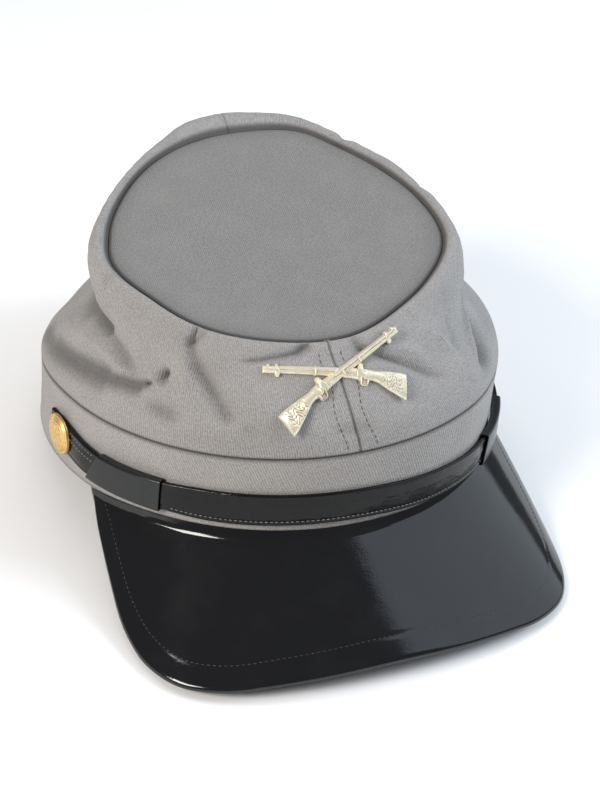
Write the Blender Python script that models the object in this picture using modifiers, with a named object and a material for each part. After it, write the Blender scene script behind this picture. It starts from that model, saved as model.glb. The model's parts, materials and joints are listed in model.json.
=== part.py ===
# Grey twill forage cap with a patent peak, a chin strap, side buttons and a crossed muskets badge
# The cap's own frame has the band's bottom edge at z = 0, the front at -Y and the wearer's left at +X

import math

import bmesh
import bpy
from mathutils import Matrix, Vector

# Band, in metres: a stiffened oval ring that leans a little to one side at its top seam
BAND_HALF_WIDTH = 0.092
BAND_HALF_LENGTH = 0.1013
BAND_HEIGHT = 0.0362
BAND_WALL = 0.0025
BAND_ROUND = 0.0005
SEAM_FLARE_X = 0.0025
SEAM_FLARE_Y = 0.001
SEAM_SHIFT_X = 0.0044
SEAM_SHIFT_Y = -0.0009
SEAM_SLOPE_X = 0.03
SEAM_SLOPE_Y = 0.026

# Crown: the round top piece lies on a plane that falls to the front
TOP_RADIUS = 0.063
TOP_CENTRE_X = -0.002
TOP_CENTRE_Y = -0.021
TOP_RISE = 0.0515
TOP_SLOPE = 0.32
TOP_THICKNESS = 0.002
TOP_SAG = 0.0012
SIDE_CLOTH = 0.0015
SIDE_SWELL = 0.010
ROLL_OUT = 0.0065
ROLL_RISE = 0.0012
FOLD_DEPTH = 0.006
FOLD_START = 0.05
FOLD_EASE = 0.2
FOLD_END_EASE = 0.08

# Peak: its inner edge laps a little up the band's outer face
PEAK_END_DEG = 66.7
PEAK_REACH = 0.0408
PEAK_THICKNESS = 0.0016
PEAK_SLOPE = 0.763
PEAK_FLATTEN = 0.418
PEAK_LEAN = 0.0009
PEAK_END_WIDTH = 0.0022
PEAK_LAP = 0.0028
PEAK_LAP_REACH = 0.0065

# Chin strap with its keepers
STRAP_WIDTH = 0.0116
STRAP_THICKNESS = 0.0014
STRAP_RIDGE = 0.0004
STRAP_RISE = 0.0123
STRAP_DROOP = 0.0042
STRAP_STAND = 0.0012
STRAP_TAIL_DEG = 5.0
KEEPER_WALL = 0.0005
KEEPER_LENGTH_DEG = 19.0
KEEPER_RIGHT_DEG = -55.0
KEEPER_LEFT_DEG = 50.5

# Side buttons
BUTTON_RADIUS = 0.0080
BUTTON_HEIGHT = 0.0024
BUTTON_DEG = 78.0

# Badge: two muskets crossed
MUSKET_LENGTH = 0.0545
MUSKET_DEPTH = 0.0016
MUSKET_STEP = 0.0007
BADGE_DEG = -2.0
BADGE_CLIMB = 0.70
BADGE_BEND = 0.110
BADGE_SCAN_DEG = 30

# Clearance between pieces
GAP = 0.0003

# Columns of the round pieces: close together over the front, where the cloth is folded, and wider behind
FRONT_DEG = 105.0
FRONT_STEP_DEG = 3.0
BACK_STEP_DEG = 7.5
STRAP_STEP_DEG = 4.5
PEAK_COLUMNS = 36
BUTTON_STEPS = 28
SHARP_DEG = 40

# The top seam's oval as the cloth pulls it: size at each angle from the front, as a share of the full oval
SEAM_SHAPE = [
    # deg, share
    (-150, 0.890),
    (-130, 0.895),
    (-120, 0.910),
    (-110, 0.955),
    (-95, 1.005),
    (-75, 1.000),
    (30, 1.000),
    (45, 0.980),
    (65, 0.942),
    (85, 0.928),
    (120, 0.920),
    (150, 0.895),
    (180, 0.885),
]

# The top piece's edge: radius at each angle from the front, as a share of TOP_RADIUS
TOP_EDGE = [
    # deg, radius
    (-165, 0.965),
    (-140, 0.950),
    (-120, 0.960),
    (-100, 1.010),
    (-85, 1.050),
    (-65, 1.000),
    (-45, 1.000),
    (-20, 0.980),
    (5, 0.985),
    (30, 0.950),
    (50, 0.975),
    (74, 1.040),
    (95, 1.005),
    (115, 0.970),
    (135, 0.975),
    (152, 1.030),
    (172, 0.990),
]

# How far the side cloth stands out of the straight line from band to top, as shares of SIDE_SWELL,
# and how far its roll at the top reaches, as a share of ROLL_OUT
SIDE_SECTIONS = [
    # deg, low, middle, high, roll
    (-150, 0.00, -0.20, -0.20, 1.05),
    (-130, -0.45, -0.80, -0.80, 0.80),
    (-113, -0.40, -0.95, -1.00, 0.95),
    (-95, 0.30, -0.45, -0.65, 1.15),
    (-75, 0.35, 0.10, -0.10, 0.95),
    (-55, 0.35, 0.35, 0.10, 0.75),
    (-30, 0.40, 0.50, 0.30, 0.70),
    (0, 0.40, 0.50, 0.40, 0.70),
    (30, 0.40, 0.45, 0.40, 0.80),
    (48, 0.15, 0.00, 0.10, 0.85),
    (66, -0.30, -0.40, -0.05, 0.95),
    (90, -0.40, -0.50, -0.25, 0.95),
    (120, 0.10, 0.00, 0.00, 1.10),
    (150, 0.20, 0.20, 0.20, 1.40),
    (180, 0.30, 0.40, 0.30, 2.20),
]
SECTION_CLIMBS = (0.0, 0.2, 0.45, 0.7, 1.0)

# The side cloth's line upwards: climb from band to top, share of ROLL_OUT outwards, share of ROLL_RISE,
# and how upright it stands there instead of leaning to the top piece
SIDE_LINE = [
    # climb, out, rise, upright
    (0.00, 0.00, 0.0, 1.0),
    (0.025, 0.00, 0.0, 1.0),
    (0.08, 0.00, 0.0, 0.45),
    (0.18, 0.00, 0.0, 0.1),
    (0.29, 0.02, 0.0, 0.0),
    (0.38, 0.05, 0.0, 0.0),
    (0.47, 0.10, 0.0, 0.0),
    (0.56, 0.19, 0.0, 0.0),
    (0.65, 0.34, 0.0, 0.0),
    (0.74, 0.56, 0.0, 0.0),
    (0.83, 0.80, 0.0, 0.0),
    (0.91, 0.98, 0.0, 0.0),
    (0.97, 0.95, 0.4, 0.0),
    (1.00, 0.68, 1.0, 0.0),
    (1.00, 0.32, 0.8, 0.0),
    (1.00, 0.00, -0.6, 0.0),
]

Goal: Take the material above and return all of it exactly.

Exercise response:
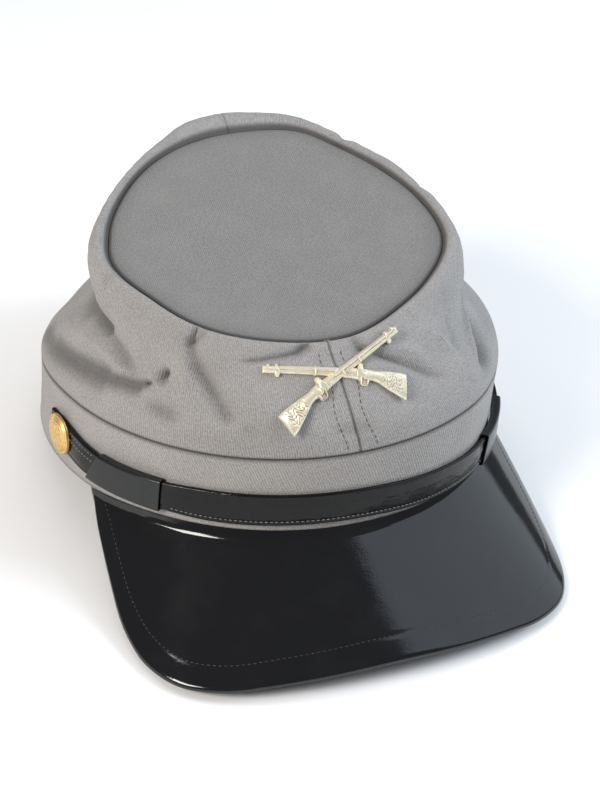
Write the Blender Python script that models the object in this picture using modifiers, with a named object and a material for each part. After it, write the Blender scene script behind this picture. It starts from that model, saved as model.glb. The model's parts, materials and joints are listed in model.json.
=== part.py ===
# Grey twill forage cap with a patent peak, a chin strap, side buttons and a crossed muskets badge
# The cap's own frame has the band's bottom edge at z = 0, the front at -Y and the wearer's left at +X

import math

import bmesh
import bpy
from mathutils import Matrix, Vector

# Band, in metres: a stiffened oval ring that leans a little to one side at its top seam
BAND_HALF_WIDTH = 0.092
BAND_HALF_LENGTH = 0.1013
BAND_HEIGHT = 0.0362
BAND_WALL = 0.0025
BAND_ROUND = 0.0005
SEAM_FLARE_X = 0.0025
SEAM_FLARE_Y = 0.001
SEAM_SHIFT_X = 0.0044
SEAM_SHIFT_Y = -0.0009
SEAM_SLOPE_X = 0.03
SEAM_SLOPE_Y = 0.026

# Crown: the round top piece lies on a plane that falls to the front
TOP_RADIUS = 0.063
TOP_CENTRE_X = -0.002
TOP_CENTRE_Y = -0.021
TOP_RISE = 0.0515
TOP_SLOPE = 0.32
TOP_THICKNESS = 0.002
TOP_SAG = 0.0012
SIDE_CLOTH = 0.0015
SIDE_SWELL = 0.010
ROLL_OUT = 0.0065
ROLL_RISE = 0.0012
FOLD_DEPTH = 0.006
FOLD_START = 0.05
FOLD_EASE = 0.2
FOLD_END_EASE = 0.08

# Peak: its inner edge laps a little up the band's outer face
PEAK_END_DEG = 66.7
PEAK_REACH = 0.0408
PEAK_THICKNESS = 0.0016
PEAK_SLOPE = 0.763
PEAK_FLATTEN = 0.418
PEAK_LEAN = 0.0009
PEAK_END_WIDTH = 0.0022
PEAK_LAP = 0.0028
PEAK_LAP_REACH = 0.0065

# Chin strap with its keepers
STRAP_WIDTH = 0.0116
STRAP_THICKNESS = 0.0014
STRAP_RIDGE = 0.0004
STRAP_RISE = 0.0123
STRAP_DROOP = 0.0042
STRAP_STAND = 0.0012
STRAP_TAIL_DEG = 5.0
KEEPER_WALL = 0.0005
KEEPER_LENGTH_DEG = 19.0
KEEPER_RIGHT_DEG = -55.0
KEEPER_LEFT_DEG = 50.5

# Side buttons
BUTTON_RADIUS = 0.0080
BUTTON_HEIGHT = 0.0024
BUTTON_DEG = 78.0

# Badge: two muskets crossed
MUSKET_LENGTH = 0.0545
MUSKET_DEPTH = 0.0016
MUSKET_STEP = 0.0007
BADGE_DEG = -2.0
BADGE_CLIMB = 0.70
BADGE_BEND = 0.110
BADGE_SCAN_DEG = 30

# Clearance between pieces
GAP = 0.0003

# Columns of the round pieces: close together over the front, where the cloth is folded, and wider behind
FRONT_DEG = 105.0
FRONT_STEP_DEG = 3.0
BACK_STEP_DEG = 7.5
STRAP_STEP_DEG = 4.5
PEAK_COLUMNS = 36
BUTTON_STEPS = 28
SHARP_DEG = 40

# The top seam's oval as the cloth pulls it: size at each angle from the front, as a share of the full oval
SEAM_SHAPE = [
    # deg, share
    (-150, 0.890),
    (-130, 0.895),
    (-120, 0.910),
    (-110, 0.955),
    (-95, 1.005),
    (-75, 1.000),
    (30, 1.000),
    (45, 0.980),
    (65, 0.942),
    (85, 0.928),
    (120, 0.920),
    (150, 0.895),
    (180, 0.885),
]

# The top piece's edge: radius at each angle from the front, as a share of TOP_RADIUS
TOP_EDGE = [
    # deg, radius
    (-165, 0.965),
    (-140, 0.950),
    (-120, 0.960),
    (-100, 1.010),
    (-85, 1.050),
    (-65, 1.000),
    (-45, 1.000),
    (-20, 0.980),
    (5, 0.985),
    (30, 0.950),
    (50, 0.975),
    (74, 1.040),
    (95, 1.005),
    (115, 0.970),
    (135, 0.975),
    (152, 1.030),
    (172, 0.990),
]

# How far the side cloth stands out of the straight line from band to top, as shares of SIDE_SWELL,
# and how far its roll at the top reaches, as a share of ROLL_OUT
SIDE_SECTIONS = [
    # deg, low, middle, high, roll
    (-150, 0.00, -0.20, -0.20, 1.05),
    (-130, -0.45, -0.80, -0.80, 0.80),
    (-113, -0.40, -0.95, -1.00, 0.95),
    (-95, 0.30, -0.45, -0.65, 1.15),
    (-75, 0.35, 0.10, -0.10, 0.95),
    (-55, 0.35, 0.35, 0.10, 0.75),
    (-30, 0.40, 0.50, 0.30, 0.70),
    (0, 0.40, 0.50, 0.40, 0.70),
    (30, 0.40, 0.45, 0.40, 0.80),
    (48, 0.15, 0.00, 0.10, 0.85),
    (66, -0.30, -0.40, -0.05, 0.95),
    (90, -0.40, -0.50, -0.25, 0.95),
    (120, 0.10, 0.00, 0.00, 1.10),
    (150, 0.20, 0.20, 0.20, 1.40),
    (180, 0.30, 0.40, 0.30, 2.20),
]
SECTION_CLIMBS = (0.0, 0.2, 0.45, 0.7, 1.0)

# The side cloth's line upwards: climb from band to top, share of ROLL_OUT outwards, share of ROLL_RISE,
# and how upright it stands there instead of leaning to the top piece
SIDE_LINE = [
    # climb, out, rise, upright
    (0.00, 0.00, 0.0, 1.0),
    (0.025, 0.00, 0.0, 1.0),
    (0.08, 0.00, 0.0, 0.45),
    (0.18, 0.00, 0.0, 0.1),
    (0.29, 0.02, 0.0, 0.0),
    (0.38, 0.05, 0.0, 0.0),
    (0.47, 0.10, 0.0, 0.0),
    (0.56, 0.19, 0.0, 0.0),
    (0.65, 0.34, 0.0, 0.0),
    (0.74, 0.56, 0.0, 0.0),
    (0.83, 0.80, 0.0, 0.0),
    (0.91, 0.98, 0.0, 0.0),
    (0.97, 0.95, 0.4, 0.0),
    (1.00, 0.68, 1.0, 0.0),
    (1.00, 0.32, 0.8, 0.0),
    (1.00, 0.00, -0.6, 0.0),
]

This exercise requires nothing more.